Post by Robert_Moriyama »

gordhaddow wrote:Shall we try 3,000 km/sec for 1%c?
See, this is what happens when you rely on EXCEL to do most of your arithmetic. I miscalculated by a factor of 1000! (Damn sliderule always did tend to stick...)

So the interstellar gas may be traveling to fill the void swept out by the hammerhead at (let's be generous) 300 km / s, assuming a full order of magnitude higher speed than what Bill has cited. But the ship might be traveling at least 10 times as fast (and maybe 1000 times as fast). If the ship is 10 km long, the tail would pass through the spot occupied by the bow 1/300th of a second later.
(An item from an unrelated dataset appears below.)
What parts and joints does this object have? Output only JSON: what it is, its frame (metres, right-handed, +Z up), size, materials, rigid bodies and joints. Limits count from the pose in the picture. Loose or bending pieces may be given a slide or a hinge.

Depending on the difference in cross-section between the hammerhead and the long 'handle' that forms the rest of the hull, some portion of the hull behind the hammerhead should NEVER suffer much damage from particle impacts. The density of particles filling the void behind the lead ship would be at least slightly less than the density in front of the lead ship, unless Bill is assuming an infinite supply of particles with what amounts to atmospheric pressure pushing them inward...
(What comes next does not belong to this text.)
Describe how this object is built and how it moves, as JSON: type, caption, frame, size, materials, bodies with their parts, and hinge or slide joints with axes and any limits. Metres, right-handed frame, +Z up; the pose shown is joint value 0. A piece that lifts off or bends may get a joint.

The particle density and "atmospheric pressure" in interstellar space is presumably much, much, much lower than even a fraction of one Earth atmosphere. By definition,beyond the heliopause of the nearest star, the density of the solar (pardon the Earth-centric terms) wind would be below our current ability to detect. I would not, therefore, expect fluid dynamics to be applicable. At most one side of the 'handle' would experience impacts from particles traveling across the direction of travel, and some part of the 'handle' would experience almost no impacts.